No one is leaving after the final out, because this is a Friday night and after every weekend game the team puts on an impressive fireworks display. In the few minutes of waiting for the rockets to launch just beyond the center field fence, the skyscrapers in the distance offer their own display, thousands of glittering, glimmering lights.

Not long after the last rocket explodes over center field, the ferry churns through the now-dark waters of the harbor, taking me back to Manhattan. Most of the players who I saw tonight, indeed perhaps every single one of them, will never enter a major league park but in the same manner that I do; by buying a ticket. It is two boroughs and a million dashed hopes from the little field of dreams on Staten Island to the big Stadium in the Bronx. Most youthful dreams ultimately yield to a harsher and less romantic reality. But as the ferry prepares to dock what had been a vague glitter of light from the distance resolves into thousands of windows in scores of buildings that serve to remind one that we humans dream greatly, even daring to build structures that challenge the sky.
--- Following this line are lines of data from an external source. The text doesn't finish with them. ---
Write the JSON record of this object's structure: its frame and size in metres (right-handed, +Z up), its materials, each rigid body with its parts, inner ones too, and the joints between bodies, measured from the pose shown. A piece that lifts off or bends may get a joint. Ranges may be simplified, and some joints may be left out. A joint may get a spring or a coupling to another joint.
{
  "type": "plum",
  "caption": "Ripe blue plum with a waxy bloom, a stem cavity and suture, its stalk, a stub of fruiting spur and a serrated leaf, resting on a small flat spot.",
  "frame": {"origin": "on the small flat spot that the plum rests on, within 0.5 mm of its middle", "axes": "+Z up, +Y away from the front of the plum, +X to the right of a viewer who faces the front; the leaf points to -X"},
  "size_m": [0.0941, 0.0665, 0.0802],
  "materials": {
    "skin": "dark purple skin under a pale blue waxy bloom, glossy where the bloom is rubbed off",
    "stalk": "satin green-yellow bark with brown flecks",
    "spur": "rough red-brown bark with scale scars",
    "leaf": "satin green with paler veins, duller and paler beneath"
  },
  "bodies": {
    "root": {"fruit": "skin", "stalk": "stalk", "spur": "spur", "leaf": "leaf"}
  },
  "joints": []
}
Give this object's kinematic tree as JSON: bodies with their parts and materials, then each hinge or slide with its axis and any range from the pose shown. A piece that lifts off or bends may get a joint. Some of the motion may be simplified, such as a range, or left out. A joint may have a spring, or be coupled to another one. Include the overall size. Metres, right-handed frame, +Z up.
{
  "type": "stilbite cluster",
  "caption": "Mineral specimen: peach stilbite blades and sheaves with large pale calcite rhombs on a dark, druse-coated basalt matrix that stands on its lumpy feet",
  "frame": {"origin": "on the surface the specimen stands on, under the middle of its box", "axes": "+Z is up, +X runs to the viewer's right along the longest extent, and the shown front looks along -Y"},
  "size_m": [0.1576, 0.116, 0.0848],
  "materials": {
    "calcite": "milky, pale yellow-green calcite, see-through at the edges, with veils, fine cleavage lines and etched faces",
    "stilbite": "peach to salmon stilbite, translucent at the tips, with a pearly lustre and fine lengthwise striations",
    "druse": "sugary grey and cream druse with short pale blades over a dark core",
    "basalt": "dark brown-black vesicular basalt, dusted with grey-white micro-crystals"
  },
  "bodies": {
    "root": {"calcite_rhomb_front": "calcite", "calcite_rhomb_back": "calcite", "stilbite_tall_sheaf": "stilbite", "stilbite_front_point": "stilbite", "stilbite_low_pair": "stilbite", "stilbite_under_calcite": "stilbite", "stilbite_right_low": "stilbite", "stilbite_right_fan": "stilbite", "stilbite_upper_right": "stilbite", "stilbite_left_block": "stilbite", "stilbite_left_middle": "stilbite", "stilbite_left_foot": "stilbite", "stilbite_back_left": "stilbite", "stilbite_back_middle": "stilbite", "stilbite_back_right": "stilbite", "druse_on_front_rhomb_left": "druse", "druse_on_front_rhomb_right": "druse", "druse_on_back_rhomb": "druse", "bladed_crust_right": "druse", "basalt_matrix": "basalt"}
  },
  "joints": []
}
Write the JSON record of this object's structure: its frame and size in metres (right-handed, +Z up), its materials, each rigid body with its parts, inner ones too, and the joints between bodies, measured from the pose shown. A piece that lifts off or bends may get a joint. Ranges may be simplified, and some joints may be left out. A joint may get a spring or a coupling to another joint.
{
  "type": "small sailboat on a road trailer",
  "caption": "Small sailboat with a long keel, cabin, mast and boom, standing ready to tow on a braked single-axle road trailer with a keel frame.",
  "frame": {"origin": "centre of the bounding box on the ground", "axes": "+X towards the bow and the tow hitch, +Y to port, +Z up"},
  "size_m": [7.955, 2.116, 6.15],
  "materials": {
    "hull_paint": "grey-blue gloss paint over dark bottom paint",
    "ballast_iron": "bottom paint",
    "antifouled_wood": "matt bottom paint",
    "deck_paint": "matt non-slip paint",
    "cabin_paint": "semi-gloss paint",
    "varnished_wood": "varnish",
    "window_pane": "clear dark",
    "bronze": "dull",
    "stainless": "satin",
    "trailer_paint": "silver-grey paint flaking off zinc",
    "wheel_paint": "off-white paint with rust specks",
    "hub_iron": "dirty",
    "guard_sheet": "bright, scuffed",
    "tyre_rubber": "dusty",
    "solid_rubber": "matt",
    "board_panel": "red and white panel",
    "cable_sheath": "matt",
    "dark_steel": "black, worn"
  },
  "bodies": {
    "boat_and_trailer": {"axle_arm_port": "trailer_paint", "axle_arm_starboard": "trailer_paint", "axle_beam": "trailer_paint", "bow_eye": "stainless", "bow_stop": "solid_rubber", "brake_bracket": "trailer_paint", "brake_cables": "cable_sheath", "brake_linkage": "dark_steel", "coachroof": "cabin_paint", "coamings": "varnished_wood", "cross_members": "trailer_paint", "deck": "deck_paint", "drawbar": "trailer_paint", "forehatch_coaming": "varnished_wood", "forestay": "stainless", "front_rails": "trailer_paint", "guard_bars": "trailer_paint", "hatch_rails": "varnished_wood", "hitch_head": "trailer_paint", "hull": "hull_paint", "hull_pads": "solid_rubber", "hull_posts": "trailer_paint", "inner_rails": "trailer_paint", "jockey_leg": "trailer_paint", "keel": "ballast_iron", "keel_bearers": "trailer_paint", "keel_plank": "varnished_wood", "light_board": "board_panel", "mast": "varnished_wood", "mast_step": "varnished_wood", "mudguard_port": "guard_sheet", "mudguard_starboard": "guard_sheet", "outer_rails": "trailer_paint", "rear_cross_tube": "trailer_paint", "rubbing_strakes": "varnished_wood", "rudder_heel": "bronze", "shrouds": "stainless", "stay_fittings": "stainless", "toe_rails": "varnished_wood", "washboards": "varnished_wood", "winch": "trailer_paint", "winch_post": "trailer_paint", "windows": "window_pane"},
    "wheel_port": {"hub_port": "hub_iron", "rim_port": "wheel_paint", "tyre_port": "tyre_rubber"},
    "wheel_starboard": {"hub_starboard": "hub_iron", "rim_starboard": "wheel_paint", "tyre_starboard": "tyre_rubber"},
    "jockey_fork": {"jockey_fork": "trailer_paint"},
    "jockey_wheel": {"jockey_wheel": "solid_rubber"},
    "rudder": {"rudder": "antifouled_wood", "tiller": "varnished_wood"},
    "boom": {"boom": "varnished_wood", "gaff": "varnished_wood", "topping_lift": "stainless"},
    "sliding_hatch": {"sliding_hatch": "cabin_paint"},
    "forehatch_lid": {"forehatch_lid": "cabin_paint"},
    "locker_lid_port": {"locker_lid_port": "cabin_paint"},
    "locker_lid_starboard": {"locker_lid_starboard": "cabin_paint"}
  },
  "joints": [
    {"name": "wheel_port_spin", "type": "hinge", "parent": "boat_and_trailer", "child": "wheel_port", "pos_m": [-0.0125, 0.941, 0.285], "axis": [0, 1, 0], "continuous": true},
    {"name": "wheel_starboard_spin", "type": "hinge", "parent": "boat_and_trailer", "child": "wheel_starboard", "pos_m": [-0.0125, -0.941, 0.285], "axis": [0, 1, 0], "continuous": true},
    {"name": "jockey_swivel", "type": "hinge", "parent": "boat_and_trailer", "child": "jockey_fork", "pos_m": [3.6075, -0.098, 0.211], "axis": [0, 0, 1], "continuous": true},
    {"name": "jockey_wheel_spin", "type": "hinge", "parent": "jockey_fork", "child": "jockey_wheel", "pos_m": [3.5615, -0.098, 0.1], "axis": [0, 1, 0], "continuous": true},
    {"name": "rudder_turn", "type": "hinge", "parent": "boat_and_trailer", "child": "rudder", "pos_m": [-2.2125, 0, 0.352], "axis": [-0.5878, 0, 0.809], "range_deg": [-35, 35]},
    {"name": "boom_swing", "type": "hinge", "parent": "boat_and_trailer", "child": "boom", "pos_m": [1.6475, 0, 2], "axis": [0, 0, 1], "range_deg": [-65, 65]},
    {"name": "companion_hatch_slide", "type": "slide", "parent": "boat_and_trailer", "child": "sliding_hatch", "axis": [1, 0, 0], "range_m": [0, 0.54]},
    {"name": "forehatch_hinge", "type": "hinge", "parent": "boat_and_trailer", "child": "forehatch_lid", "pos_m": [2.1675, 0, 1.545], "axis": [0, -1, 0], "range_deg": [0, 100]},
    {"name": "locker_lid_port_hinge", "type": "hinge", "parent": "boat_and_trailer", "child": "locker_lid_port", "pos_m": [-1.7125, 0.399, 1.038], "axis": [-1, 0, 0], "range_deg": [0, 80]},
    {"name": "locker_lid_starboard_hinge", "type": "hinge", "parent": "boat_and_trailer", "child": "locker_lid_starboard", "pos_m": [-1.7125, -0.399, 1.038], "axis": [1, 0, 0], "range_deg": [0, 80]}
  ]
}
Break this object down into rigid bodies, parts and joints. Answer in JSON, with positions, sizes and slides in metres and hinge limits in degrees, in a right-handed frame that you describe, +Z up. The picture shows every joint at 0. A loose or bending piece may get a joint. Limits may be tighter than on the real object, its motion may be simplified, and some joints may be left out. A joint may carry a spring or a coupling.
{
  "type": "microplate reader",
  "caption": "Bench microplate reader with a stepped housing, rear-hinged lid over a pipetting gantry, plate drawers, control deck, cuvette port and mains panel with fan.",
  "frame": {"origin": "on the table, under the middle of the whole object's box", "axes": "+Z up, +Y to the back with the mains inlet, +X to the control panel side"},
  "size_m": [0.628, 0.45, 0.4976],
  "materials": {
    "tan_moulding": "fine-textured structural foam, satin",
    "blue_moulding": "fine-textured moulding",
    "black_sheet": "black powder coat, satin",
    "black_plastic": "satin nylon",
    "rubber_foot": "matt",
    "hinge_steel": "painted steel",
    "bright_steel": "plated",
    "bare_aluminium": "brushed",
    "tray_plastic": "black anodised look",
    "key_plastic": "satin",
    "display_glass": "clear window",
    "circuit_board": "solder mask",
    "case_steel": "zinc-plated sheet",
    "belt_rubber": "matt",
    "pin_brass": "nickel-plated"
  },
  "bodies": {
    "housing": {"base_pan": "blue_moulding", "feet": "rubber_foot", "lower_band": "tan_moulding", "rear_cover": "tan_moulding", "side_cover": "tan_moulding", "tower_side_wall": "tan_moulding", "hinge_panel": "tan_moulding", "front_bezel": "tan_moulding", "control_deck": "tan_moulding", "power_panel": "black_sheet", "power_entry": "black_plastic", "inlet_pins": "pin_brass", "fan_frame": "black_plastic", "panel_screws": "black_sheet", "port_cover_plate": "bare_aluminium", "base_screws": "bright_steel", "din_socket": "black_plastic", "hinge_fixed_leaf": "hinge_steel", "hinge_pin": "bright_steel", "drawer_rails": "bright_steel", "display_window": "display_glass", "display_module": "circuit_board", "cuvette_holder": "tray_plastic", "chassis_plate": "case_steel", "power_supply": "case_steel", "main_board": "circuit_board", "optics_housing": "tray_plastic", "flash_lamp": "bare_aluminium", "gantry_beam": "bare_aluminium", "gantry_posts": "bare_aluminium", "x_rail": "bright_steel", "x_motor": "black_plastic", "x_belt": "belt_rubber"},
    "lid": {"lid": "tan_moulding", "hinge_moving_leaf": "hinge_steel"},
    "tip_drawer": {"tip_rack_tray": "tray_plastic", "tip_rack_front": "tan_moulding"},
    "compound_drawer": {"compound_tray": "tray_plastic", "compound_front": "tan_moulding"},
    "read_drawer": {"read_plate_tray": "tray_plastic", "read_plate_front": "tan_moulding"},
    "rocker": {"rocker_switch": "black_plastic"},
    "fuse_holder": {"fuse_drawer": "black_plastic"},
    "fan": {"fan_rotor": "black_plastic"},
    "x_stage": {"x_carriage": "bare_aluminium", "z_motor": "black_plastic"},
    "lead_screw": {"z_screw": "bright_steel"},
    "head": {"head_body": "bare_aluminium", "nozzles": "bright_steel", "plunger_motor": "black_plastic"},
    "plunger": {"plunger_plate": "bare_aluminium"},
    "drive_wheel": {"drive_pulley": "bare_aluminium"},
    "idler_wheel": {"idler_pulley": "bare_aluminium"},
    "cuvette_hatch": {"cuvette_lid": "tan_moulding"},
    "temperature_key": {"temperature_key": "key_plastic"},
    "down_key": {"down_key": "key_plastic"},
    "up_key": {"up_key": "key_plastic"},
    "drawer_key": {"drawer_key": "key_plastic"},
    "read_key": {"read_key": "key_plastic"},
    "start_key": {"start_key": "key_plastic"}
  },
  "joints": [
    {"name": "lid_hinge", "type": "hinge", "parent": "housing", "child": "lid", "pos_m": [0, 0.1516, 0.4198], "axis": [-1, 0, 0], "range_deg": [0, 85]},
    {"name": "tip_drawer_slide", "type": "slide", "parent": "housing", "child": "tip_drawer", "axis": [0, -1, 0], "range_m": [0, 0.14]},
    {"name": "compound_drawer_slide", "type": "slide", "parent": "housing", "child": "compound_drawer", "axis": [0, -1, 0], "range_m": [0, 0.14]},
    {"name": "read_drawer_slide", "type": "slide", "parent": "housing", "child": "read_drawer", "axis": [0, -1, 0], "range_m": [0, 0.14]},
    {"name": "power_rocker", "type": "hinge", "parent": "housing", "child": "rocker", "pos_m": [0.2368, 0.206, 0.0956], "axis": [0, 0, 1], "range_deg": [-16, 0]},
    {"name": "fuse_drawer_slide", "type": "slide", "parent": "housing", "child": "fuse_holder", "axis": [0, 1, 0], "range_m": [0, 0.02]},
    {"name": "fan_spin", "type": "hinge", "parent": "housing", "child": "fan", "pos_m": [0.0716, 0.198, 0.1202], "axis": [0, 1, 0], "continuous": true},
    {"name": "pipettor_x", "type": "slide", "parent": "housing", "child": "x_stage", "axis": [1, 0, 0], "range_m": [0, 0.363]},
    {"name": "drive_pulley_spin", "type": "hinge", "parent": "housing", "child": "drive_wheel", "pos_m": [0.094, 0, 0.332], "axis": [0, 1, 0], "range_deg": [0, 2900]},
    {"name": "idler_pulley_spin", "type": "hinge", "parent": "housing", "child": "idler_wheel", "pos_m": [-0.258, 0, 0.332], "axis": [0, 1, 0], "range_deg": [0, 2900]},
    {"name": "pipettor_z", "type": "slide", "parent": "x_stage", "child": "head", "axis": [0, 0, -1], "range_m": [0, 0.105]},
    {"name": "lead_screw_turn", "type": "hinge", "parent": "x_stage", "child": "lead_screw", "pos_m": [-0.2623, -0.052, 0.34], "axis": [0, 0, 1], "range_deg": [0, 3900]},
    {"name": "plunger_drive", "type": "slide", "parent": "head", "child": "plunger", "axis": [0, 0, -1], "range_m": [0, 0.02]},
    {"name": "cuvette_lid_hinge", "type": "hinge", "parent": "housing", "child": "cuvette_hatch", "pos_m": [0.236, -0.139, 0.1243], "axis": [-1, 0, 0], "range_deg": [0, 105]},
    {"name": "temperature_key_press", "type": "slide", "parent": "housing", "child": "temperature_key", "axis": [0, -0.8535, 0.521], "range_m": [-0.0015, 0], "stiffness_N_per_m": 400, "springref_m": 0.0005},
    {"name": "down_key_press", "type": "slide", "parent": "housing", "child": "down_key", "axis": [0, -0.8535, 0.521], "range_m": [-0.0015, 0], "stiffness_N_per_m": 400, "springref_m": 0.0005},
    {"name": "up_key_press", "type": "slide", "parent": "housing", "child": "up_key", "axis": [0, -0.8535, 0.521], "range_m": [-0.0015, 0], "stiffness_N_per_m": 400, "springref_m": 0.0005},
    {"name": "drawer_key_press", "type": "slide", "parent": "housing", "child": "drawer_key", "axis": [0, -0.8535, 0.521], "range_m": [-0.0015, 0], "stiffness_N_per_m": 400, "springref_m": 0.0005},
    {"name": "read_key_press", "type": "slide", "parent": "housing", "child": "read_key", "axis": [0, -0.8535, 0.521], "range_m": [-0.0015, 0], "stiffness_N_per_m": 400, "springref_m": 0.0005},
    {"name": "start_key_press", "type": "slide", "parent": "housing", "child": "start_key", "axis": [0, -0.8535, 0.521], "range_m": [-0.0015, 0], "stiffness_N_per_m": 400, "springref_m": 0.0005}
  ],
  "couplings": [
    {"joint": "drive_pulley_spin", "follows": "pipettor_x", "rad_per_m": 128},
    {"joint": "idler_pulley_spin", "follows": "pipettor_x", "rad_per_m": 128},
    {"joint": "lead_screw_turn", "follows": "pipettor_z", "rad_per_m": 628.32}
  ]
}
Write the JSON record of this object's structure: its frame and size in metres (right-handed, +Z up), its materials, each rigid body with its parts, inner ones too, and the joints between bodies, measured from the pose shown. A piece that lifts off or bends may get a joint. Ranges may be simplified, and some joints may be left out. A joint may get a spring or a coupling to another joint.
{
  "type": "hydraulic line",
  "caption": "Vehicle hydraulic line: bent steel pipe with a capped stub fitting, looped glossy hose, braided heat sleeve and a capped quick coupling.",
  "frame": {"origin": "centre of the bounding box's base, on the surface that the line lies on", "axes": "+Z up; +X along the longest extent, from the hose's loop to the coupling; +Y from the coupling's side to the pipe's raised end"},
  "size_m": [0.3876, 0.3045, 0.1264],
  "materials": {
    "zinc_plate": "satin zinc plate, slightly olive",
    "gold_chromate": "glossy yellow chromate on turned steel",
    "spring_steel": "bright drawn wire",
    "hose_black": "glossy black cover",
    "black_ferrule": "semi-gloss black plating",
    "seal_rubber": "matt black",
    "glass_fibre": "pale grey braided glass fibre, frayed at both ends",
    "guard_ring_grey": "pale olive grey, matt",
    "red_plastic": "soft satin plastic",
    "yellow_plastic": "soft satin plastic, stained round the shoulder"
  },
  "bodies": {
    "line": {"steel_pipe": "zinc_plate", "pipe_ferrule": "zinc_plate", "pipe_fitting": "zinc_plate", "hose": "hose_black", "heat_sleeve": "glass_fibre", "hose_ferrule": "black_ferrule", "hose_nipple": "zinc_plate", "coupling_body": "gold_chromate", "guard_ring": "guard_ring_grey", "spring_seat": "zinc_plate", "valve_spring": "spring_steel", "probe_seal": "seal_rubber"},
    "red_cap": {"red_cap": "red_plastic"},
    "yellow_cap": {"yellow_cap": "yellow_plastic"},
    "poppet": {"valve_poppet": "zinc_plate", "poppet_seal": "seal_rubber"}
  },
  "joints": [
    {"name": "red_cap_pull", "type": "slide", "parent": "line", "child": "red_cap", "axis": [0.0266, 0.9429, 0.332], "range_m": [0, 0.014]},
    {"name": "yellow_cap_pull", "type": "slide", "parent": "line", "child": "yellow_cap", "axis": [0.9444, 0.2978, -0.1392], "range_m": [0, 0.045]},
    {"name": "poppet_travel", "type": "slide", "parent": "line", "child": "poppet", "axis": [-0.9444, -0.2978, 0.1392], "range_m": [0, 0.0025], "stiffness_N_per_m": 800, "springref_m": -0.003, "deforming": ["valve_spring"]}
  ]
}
The lit windows in the towering buildings are a reminder that some dreams come true. On the same night that I have traveled to Richmond County Bank Ballpark, 24-year old Adam Warren was the starting pitcher for the Yankees in the Bronx. Called up from AAA to fill in for the injured CC Sabathia, Warren began his professional career in 2009 on the mound of the ballpark next door to the ferry terminal. He is the 42nd Staten Island alumnus to make it to the show; and while most may not, one thing that is certain is that he will not be the last. Dare to dream, Baby Bombers.